▸ **Task details**: Set down the lines from the one containing "Continue the three.js" to the one containing "FINE_STREAKS, FOOT, VEIN_BLOOM", both lines included, exactly as they stand and with no other lines.

Records with modeling code:
---+---
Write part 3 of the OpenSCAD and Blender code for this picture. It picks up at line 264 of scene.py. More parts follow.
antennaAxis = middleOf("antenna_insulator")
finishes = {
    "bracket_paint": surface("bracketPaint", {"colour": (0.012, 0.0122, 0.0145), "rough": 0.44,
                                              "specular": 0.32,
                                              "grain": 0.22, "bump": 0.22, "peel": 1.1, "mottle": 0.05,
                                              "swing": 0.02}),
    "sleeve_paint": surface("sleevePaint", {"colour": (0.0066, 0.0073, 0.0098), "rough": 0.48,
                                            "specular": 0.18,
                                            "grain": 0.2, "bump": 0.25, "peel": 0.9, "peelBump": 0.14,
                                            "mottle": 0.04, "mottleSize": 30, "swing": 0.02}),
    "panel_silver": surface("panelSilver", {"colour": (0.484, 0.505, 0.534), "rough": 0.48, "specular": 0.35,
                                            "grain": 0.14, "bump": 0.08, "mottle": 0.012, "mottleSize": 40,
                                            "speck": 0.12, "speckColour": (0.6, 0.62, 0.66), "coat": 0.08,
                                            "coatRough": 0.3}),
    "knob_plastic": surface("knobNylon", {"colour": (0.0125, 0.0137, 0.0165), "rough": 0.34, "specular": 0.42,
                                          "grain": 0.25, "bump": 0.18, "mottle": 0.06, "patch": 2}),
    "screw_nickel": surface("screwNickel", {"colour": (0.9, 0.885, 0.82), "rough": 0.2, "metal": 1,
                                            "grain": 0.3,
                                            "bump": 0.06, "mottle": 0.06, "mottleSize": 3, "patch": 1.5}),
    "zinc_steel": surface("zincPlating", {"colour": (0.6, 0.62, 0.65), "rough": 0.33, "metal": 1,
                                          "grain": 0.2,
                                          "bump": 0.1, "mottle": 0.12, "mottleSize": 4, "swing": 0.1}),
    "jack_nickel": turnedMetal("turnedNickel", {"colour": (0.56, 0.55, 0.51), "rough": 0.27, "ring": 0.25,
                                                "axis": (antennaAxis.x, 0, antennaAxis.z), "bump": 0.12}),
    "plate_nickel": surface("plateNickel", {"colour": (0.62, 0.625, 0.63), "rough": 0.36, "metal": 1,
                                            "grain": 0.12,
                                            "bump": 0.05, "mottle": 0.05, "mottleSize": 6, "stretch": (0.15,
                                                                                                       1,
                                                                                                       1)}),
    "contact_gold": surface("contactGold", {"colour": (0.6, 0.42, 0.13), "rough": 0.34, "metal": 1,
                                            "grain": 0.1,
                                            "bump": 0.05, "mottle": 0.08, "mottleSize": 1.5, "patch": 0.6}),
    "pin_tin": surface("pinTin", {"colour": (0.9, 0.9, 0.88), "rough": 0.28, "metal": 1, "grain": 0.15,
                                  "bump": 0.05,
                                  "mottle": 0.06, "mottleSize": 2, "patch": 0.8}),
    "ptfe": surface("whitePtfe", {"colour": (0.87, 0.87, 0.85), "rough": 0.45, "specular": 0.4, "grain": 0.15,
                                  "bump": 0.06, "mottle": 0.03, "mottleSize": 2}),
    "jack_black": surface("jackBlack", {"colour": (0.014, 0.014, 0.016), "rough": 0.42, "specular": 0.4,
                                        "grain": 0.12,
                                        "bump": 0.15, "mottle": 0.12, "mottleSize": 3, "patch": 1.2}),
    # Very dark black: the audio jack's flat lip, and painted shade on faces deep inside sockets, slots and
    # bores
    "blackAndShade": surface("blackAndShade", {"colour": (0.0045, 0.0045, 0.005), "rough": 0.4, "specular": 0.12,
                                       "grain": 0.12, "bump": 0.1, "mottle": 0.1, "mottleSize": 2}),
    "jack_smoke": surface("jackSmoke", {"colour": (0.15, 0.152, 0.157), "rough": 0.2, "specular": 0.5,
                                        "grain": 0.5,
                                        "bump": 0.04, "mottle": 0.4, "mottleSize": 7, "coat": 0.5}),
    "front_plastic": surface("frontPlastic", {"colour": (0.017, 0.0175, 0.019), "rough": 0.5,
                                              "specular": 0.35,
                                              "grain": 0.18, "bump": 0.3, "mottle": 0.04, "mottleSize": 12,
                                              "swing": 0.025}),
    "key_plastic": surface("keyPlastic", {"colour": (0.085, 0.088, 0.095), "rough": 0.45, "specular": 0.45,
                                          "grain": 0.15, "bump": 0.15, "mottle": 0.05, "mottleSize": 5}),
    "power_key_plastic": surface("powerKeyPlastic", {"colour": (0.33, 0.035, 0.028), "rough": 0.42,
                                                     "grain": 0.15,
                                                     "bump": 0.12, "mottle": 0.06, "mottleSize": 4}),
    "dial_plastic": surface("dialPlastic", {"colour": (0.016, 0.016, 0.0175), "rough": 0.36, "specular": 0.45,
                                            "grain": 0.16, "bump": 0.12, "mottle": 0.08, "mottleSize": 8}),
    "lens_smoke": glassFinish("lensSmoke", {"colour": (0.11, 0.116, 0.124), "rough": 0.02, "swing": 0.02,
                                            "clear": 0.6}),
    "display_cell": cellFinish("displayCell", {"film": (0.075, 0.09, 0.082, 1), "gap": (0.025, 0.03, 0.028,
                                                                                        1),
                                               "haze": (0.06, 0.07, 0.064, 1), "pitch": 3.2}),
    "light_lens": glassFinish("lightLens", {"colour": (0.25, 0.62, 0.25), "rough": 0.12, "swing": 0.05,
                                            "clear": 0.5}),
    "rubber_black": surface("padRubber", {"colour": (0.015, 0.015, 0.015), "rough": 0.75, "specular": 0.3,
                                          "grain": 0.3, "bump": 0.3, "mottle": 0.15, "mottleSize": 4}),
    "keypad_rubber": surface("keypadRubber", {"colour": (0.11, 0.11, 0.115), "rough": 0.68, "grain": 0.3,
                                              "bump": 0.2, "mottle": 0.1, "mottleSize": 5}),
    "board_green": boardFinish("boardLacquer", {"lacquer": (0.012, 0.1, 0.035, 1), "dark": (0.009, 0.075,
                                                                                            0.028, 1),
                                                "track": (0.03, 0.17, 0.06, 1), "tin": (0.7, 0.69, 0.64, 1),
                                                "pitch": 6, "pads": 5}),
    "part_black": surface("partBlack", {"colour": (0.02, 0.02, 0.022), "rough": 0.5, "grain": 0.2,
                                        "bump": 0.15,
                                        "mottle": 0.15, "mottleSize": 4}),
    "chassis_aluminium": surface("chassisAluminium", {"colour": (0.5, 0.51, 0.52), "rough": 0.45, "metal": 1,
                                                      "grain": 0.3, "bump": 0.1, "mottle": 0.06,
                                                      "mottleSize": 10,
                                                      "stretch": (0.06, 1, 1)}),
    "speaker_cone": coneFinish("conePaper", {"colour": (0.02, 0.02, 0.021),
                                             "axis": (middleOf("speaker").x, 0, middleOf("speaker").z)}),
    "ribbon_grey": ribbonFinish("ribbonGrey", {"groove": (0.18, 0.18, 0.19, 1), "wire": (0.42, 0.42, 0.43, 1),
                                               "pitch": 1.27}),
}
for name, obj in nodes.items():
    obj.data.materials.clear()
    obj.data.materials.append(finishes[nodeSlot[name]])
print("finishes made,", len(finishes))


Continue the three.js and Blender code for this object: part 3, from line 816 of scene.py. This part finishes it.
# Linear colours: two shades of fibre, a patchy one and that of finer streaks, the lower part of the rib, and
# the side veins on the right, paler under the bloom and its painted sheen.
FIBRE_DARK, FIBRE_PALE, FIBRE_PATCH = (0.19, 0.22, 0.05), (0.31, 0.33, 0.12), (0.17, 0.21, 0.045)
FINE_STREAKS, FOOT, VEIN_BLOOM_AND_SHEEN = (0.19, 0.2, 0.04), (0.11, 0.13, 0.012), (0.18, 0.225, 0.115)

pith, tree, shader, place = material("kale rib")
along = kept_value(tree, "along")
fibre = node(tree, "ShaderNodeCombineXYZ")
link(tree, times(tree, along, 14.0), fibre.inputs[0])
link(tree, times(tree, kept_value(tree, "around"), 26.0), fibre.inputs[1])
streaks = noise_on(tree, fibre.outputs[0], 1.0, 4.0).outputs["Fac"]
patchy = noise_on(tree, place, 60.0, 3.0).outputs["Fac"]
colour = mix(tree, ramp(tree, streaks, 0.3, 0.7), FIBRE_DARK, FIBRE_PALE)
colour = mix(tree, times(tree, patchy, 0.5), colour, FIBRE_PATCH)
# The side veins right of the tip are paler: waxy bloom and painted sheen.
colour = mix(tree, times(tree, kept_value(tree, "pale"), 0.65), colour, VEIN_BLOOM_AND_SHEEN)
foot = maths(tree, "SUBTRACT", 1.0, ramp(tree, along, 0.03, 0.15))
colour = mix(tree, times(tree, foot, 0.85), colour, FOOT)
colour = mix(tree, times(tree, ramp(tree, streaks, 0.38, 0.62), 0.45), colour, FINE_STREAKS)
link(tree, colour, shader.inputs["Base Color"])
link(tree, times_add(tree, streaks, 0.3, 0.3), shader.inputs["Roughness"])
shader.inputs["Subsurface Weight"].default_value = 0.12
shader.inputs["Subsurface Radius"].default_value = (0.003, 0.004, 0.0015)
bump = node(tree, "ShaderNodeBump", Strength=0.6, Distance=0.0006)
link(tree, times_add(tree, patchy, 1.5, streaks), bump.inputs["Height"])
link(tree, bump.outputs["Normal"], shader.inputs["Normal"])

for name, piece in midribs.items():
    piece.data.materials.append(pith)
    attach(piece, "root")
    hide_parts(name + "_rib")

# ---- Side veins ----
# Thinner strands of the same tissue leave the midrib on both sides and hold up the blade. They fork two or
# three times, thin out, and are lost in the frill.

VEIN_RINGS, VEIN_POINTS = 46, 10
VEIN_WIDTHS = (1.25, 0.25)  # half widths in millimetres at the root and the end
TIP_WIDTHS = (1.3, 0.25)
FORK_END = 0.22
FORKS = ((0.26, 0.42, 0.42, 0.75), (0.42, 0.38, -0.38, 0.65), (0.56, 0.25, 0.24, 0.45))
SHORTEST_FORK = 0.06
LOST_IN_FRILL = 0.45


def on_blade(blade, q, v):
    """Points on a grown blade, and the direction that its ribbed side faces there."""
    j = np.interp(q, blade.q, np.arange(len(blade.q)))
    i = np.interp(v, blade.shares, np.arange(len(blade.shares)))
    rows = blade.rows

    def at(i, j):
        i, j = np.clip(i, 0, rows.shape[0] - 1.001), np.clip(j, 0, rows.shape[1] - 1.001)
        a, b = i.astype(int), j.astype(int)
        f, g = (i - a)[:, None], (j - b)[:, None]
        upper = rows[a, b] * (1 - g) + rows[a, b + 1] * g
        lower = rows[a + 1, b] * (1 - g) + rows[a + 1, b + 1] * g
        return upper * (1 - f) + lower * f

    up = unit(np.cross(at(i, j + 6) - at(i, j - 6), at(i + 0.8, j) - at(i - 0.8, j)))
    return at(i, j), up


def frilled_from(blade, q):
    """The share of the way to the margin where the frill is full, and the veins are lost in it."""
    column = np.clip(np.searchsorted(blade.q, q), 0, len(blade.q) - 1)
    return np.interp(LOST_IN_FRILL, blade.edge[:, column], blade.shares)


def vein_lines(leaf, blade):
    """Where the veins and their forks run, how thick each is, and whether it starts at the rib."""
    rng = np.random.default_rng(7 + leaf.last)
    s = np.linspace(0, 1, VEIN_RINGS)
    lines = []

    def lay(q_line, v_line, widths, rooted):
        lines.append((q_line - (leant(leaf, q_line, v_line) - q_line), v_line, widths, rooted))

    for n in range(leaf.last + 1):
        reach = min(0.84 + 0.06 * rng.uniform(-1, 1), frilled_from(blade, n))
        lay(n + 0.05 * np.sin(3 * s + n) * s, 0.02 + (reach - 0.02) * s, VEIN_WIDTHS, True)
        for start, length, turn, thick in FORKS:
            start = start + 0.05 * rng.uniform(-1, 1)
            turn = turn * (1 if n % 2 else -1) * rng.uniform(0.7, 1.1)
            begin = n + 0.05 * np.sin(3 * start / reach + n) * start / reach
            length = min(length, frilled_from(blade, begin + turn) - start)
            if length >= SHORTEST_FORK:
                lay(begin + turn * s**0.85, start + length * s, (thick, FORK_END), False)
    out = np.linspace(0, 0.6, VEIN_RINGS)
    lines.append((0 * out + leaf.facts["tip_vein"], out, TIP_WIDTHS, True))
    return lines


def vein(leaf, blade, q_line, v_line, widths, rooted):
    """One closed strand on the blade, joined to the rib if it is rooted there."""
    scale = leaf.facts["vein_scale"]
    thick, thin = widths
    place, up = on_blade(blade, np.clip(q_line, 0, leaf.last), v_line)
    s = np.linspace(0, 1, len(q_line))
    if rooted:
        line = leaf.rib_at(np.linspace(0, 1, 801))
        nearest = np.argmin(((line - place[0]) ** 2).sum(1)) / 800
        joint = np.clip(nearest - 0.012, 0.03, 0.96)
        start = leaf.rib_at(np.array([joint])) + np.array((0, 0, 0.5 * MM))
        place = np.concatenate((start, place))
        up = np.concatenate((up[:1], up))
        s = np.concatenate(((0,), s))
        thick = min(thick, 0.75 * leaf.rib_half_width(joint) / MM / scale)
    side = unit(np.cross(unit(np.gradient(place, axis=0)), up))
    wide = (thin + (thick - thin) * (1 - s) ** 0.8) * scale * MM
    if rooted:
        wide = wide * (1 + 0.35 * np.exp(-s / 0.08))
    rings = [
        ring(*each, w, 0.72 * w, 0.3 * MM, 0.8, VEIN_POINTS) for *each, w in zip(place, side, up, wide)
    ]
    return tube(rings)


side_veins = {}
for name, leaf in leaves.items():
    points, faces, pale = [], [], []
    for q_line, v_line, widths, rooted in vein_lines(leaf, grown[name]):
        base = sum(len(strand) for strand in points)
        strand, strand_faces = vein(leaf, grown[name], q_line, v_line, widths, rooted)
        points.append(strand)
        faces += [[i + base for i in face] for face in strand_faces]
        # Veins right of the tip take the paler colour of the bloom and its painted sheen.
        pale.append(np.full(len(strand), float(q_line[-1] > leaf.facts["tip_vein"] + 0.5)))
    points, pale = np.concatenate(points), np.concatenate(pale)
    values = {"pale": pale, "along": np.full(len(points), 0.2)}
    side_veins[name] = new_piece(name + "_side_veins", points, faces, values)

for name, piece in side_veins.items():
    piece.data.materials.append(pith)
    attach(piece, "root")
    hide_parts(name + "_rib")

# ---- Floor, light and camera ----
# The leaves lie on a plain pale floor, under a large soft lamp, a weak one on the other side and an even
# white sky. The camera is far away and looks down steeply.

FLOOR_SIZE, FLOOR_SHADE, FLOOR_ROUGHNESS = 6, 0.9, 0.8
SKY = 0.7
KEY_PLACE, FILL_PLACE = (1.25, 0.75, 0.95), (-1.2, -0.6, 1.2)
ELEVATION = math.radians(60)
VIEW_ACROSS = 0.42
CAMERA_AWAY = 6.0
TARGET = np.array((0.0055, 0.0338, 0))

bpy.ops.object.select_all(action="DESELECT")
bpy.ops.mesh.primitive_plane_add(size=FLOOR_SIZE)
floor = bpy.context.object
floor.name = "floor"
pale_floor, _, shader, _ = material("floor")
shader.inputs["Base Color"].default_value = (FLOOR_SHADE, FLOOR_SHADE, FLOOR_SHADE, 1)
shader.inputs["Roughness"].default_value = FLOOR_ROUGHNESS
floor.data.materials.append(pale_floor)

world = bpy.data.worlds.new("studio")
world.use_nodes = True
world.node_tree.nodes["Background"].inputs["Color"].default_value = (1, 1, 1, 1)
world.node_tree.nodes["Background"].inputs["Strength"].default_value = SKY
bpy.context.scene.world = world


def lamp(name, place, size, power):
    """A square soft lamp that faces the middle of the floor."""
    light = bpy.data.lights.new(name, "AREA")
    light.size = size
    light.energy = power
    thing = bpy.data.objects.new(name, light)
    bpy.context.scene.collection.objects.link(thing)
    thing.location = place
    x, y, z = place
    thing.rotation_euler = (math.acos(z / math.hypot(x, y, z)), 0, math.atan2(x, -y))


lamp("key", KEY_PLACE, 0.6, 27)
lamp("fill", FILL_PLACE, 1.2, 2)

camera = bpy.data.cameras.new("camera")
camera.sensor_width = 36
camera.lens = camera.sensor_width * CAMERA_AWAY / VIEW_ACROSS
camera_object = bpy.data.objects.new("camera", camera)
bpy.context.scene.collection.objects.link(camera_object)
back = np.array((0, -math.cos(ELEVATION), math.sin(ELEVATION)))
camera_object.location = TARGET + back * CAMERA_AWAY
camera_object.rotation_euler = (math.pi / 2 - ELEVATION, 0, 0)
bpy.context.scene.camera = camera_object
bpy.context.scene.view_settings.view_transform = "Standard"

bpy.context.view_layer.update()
---+---
▸ **Correct result**:
Continue the three.js and Blender code for this object: part 3, from line 816 of scene.py. This part finishes it.
# Linear colours: two shades of fibre, a patchy one and that of finer streaks, the lower part of the rib, and
# the side veins on the right, paler under the bloom and its painted sheen.
FIBRE_DARK, FIBRE_PALE, FIBRE_PATCH = (0.19, 0.22, 0.05), (0.31, 0.33, 0.12), (0.17, 0.21, 0.045)
FINE_STREAKS, FOOT, VEIN_BLOOM_AND_SHEEN = (0.19, 0.2, 0.04), (0.11, 0.13, 0.012), (0.18, 0.225, 0.115)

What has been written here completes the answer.